● **EXERCISE TASK**
In the records below, find the line containing "Turn this picture" and the line containing "from FreeCAD import Rotation, Vector"; please repeat exactly the lines from one to the other, both included, and nothing more.

>> Begin LISTED RECORDS

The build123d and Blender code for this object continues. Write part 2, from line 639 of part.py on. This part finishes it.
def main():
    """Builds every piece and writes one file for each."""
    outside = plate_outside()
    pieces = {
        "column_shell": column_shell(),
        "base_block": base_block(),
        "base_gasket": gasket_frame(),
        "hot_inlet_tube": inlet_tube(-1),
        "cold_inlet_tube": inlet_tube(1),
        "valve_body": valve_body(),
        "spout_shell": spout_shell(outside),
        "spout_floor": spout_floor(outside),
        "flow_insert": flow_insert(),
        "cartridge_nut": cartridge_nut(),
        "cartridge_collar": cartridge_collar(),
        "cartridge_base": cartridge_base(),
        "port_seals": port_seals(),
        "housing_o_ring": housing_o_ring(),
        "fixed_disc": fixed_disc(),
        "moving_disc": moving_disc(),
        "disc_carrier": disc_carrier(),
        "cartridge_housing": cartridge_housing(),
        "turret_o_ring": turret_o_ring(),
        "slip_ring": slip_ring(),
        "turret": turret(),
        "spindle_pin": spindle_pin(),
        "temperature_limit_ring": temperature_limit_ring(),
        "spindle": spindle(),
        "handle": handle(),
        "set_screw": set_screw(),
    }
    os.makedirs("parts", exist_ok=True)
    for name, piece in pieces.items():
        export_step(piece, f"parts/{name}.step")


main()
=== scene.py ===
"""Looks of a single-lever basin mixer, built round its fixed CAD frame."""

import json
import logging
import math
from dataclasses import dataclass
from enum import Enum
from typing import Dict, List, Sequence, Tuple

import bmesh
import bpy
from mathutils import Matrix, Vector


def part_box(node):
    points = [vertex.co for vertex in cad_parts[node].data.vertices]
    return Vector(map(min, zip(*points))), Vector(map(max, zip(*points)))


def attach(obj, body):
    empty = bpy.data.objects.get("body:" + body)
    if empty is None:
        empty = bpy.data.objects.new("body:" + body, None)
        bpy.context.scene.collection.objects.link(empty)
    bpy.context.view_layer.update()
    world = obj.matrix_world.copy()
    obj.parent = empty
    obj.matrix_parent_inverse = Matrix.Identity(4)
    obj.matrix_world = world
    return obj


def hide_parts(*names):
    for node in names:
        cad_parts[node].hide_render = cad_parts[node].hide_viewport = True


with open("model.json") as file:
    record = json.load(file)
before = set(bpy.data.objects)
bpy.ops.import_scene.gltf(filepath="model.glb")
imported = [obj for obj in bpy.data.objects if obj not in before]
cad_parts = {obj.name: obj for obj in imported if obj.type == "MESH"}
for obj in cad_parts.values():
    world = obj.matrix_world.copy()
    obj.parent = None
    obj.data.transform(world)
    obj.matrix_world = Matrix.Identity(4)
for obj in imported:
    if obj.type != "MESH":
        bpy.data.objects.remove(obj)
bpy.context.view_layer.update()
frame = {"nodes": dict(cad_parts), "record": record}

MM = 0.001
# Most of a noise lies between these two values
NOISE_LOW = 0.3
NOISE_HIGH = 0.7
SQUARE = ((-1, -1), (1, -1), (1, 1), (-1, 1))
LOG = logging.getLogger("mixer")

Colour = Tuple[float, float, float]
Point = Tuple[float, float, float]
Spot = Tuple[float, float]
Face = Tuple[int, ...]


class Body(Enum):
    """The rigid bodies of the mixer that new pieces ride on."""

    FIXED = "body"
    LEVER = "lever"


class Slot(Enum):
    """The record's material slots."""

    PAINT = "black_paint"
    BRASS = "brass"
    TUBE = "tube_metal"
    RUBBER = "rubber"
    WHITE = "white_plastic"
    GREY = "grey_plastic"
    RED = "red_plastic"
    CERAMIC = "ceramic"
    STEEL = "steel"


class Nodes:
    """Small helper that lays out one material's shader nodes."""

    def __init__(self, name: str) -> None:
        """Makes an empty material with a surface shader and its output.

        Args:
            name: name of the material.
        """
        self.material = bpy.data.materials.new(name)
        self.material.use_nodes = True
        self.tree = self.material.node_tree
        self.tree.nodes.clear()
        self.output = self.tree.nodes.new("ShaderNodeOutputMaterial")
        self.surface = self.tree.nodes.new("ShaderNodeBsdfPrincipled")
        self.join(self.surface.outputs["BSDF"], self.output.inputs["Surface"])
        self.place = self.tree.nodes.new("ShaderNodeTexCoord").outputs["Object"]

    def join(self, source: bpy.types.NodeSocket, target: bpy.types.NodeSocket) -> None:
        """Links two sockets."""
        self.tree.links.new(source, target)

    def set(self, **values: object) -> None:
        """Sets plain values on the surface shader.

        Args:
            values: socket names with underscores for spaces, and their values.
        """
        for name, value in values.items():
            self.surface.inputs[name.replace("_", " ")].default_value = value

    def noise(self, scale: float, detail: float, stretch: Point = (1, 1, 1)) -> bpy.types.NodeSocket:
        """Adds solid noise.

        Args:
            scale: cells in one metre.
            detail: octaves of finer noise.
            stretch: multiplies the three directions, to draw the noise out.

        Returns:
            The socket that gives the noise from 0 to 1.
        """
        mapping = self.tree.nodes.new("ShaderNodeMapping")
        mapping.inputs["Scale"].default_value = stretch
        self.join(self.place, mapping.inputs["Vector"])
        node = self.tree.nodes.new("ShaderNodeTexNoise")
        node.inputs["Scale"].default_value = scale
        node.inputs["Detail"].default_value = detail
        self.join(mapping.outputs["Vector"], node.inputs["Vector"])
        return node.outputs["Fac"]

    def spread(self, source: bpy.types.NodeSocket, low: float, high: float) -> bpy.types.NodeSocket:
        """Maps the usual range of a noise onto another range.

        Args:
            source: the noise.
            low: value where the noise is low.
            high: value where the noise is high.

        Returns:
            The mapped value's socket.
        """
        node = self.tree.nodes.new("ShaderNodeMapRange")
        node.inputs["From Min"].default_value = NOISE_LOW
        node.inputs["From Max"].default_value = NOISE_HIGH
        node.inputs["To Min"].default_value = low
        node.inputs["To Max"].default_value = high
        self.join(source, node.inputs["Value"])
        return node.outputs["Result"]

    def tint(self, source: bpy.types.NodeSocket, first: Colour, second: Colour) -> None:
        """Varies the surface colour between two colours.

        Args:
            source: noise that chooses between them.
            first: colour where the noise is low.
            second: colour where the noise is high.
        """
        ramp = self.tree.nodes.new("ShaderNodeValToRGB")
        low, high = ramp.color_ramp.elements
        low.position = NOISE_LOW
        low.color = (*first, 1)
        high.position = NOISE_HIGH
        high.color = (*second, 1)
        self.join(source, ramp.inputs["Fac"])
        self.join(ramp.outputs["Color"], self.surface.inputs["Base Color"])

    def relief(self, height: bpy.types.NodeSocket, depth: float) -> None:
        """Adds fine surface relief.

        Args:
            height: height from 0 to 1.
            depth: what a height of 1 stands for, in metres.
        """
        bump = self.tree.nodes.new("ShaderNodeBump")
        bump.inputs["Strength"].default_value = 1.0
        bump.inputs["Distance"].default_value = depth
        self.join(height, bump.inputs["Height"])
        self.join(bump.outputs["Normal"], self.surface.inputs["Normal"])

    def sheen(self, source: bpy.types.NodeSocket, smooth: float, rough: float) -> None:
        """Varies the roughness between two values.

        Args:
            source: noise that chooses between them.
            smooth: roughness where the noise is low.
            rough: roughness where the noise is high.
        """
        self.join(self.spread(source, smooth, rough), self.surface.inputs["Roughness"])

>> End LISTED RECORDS
>> Begin LISTED RECORDS

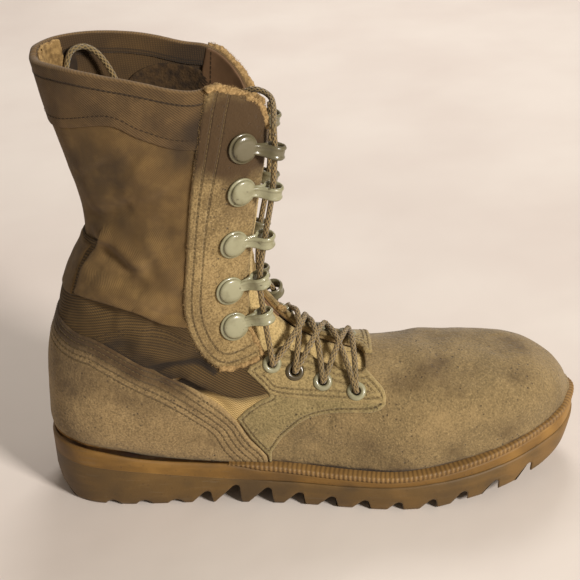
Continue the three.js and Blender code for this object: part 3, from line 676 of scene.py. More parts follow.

>> End LISTED RECORDS
>> Begin LISTED RECORDS

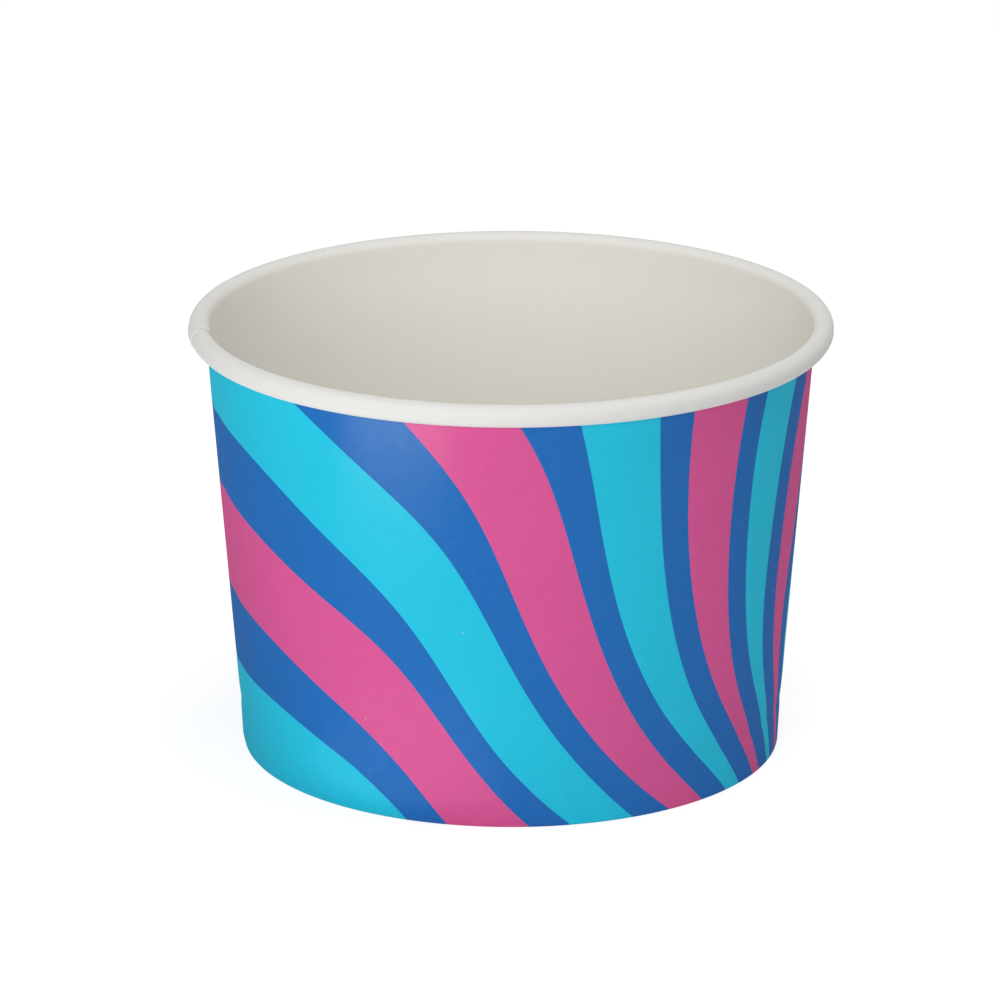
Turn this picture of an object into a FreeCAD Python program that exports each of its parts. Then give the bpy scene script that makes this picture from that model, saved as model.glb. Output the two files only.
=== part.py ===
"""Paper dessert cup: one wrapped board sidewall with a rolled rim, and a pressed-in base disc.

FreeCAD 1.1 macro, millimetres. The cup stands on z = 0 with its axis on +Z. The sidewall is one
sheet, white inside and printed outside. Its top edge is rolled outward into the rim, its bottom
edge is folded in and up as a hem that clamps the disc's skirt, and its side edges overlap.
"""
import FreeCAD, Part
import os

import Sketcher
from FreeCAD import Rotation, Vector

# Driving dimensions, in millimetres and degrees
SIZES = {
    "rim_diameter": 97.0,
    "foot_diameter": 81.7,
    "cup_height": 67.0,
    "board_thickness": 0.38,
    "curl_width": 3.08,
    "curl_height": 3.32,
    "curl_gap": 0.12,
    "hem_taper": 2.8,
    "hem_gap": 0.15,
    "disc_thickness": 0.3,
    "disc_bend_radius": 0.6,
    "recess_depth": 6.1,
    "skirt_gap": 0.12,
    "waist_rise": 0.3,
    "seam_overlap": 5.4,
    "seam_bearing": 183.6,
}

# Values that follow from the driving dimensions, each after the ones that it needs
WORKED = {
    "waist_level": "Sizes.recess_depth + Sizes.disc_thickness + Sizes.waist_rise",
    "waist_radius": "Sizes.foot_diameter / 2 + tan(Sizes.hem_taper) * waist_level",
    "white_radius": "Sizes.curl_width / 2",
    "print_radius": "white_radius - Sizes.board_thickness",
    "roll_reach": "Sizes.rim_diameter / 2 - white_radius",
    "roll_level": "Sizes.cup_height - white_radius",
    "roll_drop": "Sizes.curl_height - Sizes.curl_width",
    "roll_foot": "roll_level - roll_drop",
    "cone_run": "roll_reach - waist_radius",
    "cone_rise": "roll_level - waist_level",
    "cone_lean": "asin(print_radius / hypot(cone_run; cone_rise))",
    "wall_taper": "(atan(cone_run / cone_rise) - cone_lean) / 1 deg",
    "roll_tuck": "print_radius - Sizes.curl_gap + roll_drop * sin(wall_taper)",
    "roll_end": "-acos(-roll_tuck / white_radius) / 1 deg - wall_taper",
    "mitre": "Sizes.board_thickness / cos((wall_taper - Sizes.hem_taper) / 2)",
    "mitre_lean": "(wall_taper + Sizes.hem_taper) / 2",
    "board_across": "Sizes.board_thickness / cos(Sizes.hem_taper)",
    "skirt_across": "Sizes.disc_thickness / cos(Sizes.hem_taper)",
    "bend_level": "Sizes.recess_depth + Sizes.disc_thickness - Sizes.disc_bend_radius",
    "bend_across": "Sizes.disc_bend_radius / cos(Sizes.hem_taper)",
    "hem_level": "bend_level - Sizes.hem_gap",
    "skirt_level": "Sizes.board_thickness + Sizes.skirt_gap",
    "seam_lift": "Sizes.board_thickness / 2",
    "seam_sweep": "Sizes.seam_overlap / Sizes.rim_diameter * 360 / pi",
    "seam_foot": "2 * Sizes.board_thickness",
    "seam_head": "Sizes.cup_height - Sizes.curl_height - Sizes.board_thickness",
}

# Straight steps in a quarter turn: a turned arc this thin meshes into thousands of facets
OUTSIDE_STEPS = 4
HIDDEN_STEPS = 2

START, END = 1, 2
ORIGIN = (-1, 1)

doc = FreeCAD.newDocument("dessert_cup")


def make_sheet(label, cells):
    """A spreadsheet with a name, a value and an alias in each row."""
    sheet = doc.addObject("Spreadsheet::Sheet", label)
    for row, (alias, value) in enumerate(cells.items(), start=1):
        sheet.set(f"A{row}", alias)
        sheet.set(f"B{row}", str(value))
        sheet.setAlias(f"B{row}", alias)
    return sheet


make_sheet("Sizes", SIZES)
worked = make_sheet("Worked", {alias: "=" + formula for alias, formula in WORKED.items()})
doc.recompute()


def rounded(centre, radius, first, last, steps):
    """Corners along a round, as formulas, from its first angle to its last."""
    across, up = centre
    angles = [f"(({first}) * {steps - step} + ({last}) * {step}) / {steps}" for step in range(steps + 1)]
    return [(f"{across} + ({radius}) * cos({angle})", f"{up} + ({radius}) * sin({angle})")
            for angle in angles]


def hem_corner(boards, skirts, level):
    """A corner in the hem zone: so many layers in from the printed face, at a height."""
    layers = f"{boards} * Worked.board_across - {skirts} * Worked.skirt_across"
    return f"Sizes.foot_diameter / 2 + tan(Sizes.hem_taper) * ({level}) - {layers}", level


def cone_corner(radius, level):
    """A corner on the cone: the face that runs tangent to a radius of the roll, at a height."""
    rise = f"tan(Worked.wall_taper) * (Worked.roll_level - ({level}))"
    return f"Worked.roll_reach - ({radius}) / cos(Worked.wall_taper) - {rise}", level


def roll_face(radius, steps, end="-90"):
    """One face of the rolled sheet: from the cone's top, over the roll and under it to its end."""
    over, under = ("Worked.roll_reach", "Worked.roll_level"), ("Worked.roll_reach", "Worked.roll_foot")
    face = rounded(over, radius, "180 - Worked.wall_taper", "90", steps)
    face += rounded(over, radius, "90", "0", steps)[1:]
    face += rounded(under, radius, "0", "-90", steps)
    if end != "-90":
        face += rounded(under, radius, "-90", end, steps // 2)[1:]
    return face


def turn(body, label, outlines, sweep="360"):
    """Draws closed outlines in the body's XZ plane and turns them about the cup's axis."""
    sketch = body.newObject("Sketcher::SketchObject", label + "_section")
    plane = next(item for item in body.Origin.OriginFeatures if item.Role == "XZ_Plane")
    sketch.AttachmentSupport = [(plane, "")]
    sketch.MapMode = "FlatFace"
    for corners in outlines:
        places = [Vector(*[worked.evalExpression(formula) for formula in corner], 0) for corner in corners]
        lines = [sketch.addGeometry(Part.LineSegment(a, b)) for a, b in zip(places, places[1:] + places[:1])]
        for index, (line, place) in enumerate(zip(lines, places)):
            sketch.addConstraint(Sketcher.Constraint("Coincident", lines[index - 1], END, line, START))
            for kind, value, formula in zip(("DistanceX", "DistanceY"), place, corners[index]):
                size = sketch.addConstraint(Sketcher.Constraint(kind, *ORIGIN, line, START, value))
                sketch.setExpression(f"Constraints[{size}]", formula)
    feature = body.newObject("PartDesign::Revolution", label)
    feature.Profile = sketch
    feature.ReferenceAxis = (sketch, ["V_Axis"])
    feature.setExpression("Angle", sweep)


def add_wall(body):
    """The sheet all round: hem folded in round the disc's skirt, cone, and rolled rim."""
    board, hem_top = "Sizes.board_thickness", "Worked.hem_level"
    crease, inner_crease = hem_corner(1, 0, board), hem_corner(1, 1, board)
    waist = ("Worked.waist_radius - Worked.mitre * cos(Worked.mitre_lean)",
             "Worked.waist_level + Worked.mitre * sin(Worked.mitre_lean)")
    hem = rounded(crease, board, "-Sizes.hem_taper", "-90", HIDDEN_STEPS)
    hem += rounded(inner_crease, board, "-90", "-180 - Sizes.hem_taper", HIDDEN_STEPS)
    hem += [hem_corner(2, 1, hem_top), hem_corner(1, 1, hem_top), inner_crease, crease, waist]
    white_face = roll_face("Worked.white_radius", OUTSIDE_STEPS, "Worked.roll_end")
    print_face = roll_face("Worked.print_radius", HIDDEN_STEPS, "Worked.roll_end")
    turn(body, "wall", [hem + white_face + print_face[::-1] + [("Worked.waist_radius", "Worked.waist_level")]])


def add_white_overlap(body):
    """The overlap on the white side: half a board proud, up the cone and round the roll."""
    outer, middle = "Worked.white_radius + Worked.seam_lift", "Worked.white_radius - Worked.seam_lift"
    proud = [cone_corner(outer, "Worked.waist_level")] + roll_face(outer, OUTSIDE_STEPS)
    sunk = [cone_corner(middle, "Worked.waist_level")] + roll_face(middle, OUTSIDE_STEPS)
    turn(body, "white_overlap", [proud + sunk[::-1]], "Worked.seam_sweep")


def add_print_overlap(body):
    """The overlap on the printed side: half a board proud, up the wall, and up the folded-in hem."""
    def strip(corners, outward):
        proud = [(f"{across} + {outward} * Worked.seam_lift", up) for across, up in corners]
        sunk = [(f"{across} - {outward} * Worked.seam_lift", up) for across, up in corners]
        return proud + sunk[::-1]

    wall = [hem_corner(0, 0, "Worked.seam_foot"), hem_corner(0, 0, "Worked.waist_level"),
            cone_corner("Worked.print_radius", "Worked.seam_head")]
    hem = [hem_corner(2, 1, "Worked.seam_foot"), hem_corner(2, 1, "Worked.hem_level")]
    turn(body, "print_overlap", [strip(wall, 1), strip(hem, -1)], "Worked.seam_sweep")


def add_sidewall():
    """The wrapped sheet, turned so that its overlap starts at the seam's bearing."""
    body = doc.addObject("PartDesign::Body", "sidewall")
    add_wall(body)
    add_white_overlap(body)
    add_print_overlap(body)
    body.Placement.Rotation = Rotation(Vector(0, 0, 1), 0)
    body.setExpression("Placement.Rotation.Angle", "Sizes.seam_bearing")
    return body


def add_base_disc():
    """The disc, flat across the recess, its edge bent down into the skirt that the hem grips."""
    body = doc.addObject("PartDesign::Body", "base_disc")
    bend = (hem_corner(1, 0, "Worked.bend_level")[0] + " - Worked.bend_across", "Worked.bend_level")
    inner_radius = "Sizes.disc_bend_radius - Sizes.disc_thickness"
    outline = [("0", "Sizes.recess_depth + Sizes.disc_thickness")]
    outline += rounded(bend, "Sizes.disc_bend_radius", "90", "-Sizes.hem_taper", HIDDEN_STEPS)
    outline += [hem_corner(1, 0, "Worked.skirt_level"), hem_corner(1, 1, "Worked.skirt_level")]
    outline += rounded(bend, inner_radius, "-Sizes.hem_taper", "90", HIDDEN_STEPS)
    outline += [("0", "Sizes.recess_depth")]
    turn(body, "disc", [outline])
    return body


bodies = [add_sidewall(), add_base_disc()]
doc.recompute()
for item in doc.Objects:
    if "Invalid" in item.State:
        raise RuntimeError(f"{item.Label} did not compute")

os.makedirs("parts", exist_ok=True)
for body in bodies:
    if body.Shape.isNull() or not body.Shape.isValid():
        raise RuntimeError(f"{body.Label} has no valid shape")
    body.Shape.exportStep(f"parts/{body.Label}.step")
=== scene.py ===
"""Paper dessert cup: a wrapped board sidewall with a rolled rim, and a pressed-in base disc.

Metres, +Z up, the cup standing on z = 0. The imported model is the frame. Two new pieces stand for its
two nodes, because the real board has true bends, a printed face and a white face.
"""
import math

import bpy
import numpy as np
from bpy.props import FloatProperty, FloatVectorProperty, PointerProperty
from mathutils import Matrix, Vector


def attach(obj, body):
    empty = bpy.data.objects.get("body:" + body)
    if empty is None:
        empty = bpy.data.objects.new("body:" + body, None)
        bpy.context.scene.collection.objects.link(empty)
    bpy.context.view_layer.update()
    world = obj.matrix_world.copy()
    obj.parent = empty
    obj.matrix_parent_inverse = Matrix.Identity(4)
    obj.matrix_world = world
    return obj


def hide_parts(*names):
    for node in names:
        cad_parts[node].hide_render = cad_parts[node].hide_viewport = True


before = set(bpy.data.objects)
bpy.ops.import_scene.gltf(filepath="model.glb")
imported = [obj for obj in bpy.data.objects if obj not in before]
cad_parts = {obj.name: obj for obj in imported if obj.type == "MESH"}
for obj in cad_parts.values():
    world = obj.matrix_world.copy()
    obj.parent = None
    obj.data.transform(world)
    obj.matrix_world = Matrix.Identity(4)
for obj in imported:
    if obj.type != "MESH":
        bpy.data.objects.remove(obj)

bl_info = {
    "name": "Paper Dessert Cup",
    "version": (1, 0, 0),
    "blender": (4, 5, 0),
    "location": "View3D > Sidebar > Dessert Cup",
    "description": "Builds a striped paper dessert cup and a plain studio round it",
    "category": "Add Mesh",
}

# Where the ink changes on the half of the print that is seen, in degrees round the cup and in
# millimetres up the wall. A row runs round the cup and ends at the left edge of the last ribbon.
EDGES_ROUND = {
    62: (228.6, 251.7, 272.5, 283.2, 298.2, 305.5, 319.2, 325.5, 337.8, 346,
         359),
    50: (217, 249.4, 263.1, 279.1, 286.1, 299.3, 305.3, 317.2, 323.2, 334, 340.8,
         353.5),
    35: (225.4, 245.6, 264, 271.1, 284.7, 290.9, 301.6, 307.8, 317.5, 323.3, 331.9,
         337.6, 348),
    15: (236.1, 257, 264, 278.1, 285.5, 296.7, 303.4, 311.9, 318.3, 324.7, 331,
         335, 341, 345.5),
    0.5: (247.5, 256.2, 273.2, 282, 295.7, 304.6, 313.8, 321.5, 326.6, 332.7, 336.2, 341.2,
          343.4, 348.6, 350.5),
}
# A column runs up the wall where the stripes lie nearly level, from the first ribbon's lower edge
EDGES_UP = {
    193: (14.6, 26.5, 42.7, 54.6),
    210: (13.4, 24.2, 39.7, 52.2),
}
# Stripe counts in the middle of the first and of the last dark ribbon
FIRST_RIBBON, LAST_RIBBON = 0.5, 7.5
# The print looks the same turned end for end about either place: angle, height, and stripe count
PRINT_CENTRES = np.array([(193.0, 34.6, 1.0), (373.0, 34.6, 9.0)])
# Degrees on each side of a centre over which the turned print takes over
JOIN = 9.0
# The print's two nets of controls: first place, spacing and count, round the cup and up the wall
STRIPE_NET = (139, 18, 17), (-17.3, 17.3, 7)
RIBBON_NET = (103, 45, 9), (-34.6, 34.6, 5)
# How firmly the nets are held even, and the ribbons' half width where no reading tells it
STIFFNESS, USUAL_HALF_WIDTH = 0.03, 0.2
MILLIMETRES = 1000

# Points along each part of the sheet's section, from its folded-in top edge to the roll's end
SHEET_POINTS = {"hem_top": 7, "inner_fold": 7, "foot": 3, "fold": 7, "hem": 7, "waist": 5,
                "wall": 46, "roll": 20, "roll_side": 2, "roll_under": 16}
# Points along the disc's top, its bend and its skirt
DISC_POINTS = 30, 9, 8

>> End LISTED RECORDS

● **RESPONSE TO THIS TASK**
Turn this picture of an object into a FreeCAD Python program that exports each of its parts. Then give the bpy scene script that makes this picture from that model, saved as model.glb. Output the two files only.
=== part.py ===
"""Paper dessert cup: one wrapped board sidewall with a rolled rim, and a pressed-in base disc.

FreeCAD 1.1 macro, millimetres. The cup stands on z = 0 with its axis on +Z. The sidewall is one
sheet, white inside and printed outside. Its top edge is rolled outward into the rim, its bottom
edge is folded in and up as a hem that clamps the disc's skirt, and its side edges overlap.
"""
import FreeCAD, Part
import os

import Sketcher
from FreeCAD import Rotation, Vector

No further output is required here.